Data for processing

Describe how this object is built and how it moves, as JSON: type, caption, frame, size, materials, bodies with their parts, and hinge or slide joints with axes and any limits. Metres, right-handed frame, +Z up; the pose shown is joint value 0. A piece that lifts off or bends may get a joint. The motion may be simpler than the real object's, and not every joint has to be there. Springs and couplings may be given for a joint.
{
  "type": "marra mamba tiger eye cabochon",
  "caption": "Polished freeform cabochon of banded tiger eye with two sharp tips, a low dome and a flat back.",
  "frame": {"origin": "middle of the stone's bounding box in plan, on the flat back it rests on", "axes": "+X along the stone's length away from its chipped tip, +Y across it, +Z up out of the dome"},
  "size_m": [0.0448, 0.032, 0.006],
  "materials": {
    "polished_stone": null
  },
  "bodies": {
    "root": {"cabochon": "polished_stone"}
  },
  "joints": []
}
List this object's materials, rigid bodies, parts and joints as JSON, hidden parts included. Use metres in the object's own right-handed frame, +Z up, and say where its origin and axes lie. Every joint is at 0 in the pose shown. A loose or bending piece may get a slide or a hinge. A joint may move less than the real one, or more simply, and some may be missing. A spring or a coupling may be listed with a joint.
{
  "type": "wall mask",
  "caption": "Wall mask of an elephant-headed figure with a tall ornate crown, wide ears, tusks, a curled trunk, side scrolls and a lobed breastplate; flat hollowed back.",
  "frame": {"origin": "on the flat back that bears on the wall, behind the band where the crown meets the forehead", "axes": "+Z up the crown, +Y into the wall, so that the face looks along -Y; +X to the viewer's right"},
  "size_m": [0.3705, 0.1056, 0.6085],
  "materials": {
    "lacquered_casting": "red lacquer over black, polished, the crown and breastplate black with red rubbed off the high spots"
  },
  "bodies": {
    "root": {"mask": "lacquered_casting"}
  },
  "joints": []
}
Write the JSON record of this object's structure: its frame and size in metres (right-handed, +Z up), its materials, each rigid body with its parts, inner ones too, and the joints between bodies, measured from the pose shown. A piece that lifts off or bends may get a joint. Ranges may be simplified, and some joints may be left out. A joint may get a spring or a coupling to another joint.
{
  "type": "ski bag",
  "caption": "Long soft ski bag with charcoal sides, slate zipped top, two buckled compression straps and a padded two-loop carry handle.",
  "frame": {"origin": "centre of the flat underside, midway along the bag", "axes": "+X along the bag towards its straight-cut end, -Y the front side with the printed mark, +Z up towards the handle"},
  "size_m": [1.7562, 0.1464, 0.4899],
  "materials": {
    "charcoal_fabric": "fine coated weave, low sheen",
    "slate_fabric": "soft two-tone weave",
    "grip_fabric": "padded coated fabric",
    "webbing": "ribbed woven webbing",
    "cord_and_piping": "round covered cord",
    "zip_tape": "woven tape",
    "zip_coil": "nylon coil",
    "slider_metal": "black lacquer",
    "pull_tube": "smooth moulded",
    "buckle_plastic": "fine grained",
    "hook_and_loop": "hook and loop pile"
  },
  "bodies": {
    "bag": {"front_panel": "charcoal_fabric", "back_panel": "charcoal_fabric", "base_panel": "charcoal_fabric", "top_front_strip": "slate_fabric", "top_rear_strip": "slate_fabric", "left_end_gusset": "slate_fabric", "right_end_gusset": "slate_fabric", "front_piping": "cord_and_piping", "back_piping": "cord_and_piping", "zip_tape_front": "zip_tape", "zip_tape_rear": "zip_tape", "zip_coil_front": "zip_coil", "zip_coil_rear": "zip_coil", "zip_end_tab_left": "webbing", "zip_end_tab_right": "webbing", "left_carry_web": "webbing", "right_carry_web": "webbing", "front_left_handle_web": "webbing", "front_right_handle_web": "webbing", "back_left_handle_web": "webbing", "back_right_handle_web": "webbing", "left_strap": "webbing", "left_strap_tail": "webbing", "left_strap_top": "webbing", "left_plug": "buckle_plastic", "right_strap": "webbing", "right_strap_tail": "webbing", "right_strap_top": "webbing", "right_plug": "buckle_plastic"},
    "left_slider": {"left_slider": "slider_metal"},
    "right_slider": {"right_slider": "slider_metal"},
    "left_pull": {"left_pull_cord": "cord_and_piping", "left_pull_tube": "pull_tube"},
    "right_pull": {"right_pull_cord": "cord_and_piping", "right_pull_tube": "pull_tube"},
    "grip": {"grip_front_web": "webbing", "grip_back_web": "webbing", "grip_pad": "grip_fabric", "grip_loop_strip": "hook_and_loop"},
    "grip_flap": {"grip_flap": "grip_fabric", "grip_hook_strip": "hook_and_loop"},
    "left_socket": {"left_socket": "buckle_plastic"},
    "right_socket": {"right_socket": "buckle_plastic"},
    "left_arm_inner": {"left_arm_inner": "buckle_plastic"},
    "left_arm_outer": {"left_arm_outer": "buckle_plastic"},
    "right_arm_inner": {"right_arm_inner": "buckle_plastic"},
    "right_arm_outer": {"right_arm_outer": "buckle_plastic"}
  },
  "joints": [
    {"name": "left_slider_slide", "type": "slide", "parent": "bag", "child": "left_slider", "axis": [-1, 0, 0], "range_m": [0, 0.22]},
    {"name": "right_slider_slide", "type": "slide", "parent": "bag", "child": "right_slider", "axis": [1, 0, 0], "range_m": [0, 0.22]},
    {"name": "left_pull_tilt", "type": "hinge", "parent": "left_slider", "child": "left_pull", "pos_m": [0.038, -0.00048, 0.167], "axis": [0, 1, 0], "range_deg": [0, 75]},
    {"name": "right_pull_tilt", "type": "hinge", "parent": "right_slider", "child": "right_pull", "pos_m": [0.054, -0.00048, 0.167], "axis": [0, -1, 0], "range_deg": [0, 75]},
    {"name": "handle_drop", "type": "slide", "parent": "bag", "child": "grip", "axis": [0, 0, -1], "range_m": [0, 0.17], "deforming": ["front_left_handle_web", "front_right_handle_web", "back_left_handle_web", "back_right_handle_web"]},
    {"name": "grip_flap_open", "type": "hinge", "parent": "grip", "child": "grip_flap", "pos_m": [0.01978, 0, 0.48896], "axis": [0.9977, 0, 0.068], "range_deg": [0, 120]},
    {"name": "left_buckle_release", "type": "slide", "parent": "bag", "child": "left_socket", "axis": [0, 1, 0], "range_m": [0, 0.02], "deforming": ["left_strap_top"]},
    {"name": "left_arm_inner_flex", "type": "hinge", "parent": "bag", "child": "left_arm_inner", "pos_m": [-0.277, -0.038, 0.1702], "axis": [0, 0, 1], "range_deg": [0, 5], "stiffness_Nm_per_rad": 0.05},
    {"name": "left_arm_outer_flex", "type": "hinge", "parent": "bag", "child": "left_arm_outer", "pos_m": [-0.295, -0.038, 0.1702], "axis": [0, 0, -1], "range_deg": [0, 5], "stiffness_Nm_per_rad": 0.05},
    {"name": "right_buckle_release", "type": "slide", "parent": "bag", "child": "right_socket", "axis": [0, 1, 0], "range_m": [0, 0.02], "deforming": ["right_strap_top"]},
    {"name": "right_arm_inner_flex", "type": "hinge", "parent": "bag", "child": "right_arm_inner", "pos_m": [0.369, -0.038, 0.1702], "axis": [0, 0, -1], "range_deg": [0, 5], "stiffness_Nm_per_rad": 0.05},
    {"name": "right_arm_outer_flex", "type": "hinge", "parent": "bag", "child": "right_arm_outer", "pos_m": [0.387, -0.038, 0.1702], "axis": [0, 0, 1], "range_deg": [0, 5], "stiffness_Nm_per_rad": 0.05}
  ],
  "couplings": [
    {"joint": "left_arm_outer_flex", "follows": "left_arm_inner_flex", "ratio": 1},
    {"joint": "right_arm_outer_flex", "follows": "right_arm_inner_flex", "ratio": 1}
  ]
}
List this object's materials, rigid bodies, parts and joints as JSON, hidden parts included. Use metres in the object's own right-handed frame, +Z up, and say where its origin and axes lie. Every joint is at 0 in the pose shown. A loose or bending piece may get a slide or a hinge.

What you have to do
Exactly reproduce all of the entries.

Response
Describe how this object is built and how it moves, as JSON: type, caption, frame, size, materials, bodies with their parts, and hinge or slide joints with axes and any limits. Metres, right-handed frame, +Z up; the pose shown is joint value 0. A piece that lifts off or bends may get a joint. The motion may be simpler than the real object's, and not every joint has to be there. Springs and couplings may be given for a joint.
{
  "type": "marra mamba tiger eye cabochon",
  "caption": "Polished freeform cabochon of banded tiger eye with two sharp tips, a low dome and a flat back.",
  "frame": {"origin": "middle of the stone's bounding box in plan, on the flat back it rests on", "axes": "+X along the stone's length away from its chipped tip, +Y across it, +Z up out of the dome"},
  "size_m": [0.0448, 0.032, 0.006],
  "materials": {
    "polished_stone": null
  },
  "bodies": {
    "root": {"cabochon": "polished_stone"}
  },
  "joints": []
}
List this object's materials, rigid bodies, parts and joints as JSON, hidden parts included. Use metres in the object's own right-handed frame, +Z up, and say where its origin and axes lie. Every joint is at 0 in the pose shown. A loose or bending piece may get a slide or a hinge. A joint may move less than the real one, or more simply, and some may be missing. A spring or a coupling may be listed with a joint.
{
  "type": "wall mask",
  "caption": "Wall mask of an elephant-headed figure with a tall ornate crown, wide ears, tusks, a curled trunk, side scrolls and a lobed breastplate; flat hollowed back.",
  "frame": {"origin": "on the flat back that bears on the wall, behind the band where the crown meets the forehead", "axes": "+Z up the crown, +Y into the wall, so that the face looks along -Y; +X to the viewer's right"},
  "size_m": [0.3705, 0.1056, 0.6085],
  "materials": {
    "lacquered_casting": "red lacquer over black, polished, the crown and breastplate black with red rubbed off the high spots"
  },
  "bodies": {
    "root": {"mask": "lacquered_casting"}
  },
  "joints": []
}
Write the JSON record of this object's structure: its frame and size in metres (right-handed, +Z up), its materials, each rigid body with its parts, inner ones too, and the joints between bodies, measured from the pose shown. A piece that lifts off or bends may get a joint. Ranges may be simplified, and some joints may be left out. A joint may get a spring or a coupling to another joint.
{
  "type": "ski bag",
  "caption": "Long soft ski bag with charcoal sides, slate zipped top, two buckled compression straps and a padded two-loop carry handle.",
  "frame": {"origin": "centre of the flat underside, midway along the bag", "axes": "+X along the bag towards its straight-cut end, -Y the front side with the printed mark, +Z up towards the handle"},
  "size_m": [1.7562, 0.1464, 0.4899],
  "materials": {
    "charcoal_fabric": "fine coated weave, low sheen",
    "slate_fabric": "soft two-tone weave",
    "grip_fabric": "padded coated fabric",
    "webbing": "ribbed woven webbing",
    "cord_and_piping": "round covered cord",
    "zip_tape": "woven tape",
    "zip_coil": "nylon coil",
    "slider_metal": "black lacquer",
    "pull_tube": "smooth moulded",
    "buckle_plastic": "fine grained",
    "hook_and_loop": "hook and loop pile"
  },
  "bodies": {
    "bag": {"front_panel": "charcoal_fabric", "back_panel": "charcoal_fabric", "base_panel": "charcoal_fabric", "top_front_strip": "slate_fabric", "top_rear_strip": "slate_fabric", "left_end_gusset": "slate_fabric", "right_end_gusset": "slate_fabric", "front_piping": "cord_and_piping", "back_piping": "cord_and_piping", "zip_tape_front": "zip_tape", "zip_tape_rear": "zip_tape", "zip_coil_front": "zip_coil", "zip_coil_rear": "zip_coil", "zip_end_tab_left": "webbing", "zip_end_tab_right": "webbing", "left_carry_web": "webbing", "right_carry_web": "webbing", "front_left_handle_web": "webbing", "front_right_handle_web": "webbing", "back_left_handle_web": "webbing", "back_right_handle_web": "webbing", "left_strap": "webbing", "left_strap_tail": "webbing", "left_strap_top": "webbing", "left_plug": "buckle_plastic", "right_strap": "webbing", "right_strap_tail": "webbing", "right_strap_top": "webbing", "right_plug": "buckle_plastic"},
    "left_slider": {"left_slider": "slider_metal"},
    "right_slider": {"right_slider": "slider_metal"},
    "left_pull": {"left_pull_cord": "cord_and_piping", "left_pull_tube": "pull_tube"},
    "right_pull": {"right_pull_cord": "cord_and_piping", "right_pull_tube": "pull_tube"},
    "grip": {"grip_front_web": "webbing", "grip_back_web": "webbing", "grip_pad": "grip_fabric", "grip_loop_strip": "hook_and_loop"},
    "grip_flap": {"grip_flap": "grip_fabric", "grip_hook_strip": "hook_and_loop"},
    "left_socket": {"left_socket": "buckle_plastic"},
    "right_socket": {"right_socket": "buckle_plastic"},
    "left_arm_inner": {"left_arm_inner": "buckle_plastic"},
    "left_arm_outer": {"left_arm_outer": "buckle_plastic"},
    "right_arm_inner": {"right_arm_inner": "buckle_plastic"},
    "right_arm_outer": {"right_arm_outer": "buckle_plastic"}
  },
  "joints": [
    {"name": "left_slider_slide", "type": "slide", "parent": "bag", "child": "left_slider", "axis": [-1, 0, 0], "range_m": [0, 0.22]},
    {"name": "right_slider_slide", "type": "slide", "parent": "bag", "child": "right_slider", "axis": [1, 0, 0], "range_m": [0, 0.22]},
    {"name": "left_pull_tilt", "type": "hinge", "parent": "left_slider", "child": "left_pull", "pos_m": [0.038, -0.00048, 0.167], "axis": [0, 1, 0], "range_deg": [0, 75]},
    {"name": "right_pull_tilt", "type": "hinge", "parent": "right_slider", "child": "right_pull", "pos_m": [0.054, -0.00048, 0.167], "axis": [0, -1, 0], "range_deg": [0, 75]},
    {"name": "handle_drop", "type": "slide", "parent": "bag", "child": "grip", "axis": [0, 0, -1], "range_m": [0, 0.17], "deforming": ["front_left_handle_web", "front_right_handle_web", "back_left_handle_web", "back_right_handle_web"]},
    {"name": "grip_flap_open", "type": "hinge", "parent": "grip", "child": "grip_flap", "pos_m": [0.01978, 0, 0.48896], "axis": [0.9977, 0, 0.068], "range_deg": [0, 120]},
    {"name": "left_buckle_release", "type": "slide", "parent": "bag", "child": "left_socket", "axis": [0, 1, 0], "range_m": [0, 0.02], "deforming": ["left_strap_top"]},
    {"name": "left_arm_inner_flex", "type": "hinge", "parent": "bag", "child": "left_arm_inner", "pos_m": [-0.277, -0.038, 0.1702], "axis": [0, 0, 1], "range_deg": [0, 5], "stiffness_Nm_per_rad": 0.05},
    {"name": "left_arm_outer_flex", "type": "hinge", "parent": "bag", "child": "left_arm_outer", "pos_m": [-0.295, -0.038, 0.1702], "axis": [0, 0, -1], "range_deg": [0, 5], "stiffness_Nm_per_rad": 0.05},
    {"name": "right_buckle_release", "type": "slide", "parent": "bag", "child": "right_socket", "axis": [0, 1, 0], "range_m": [0, 0.02], "deforming": ["right_strap_top"]},
    {"name": "right_arm_inner_flex", "type": "hinge", "parent": "bag", "child": "right_arm_inner", "pos_m": [0.369, -0.038, 0.1702], "axis": [0, 0, -1], "range_deg": [0, 5], "stiffness_Nm_per_rad": 0.05},
    {"name": "right_arm_outer_flex", "type": "hinge", "parent": "bag", "child": "right_arm_outer", "pos_m": [0.387, -0.038, 0.1702], "axis": [0, 0, 1], "range_deg": [0, 5], "stiffness_Nm_per_rad": 0.05}
  ],
  "couplings": [
    {"joint": "left_arm_outer_flex", "follows": "left_arm_inner_flex", "ratio": 1},
    {"joint": "right_arm_outer_flex", "follows": "right_arm_inner_flex", "ratio": 1}
  ]
}
List this object's materials, rigid bodies, parts and joints as JSON, hidden parts included. Use metres in the object's own right-handed frame, +Z up, and say where its origin and axes lie. Every joint is at 0 in the pose shown. A loose or bending piece may get a slide or a hinge.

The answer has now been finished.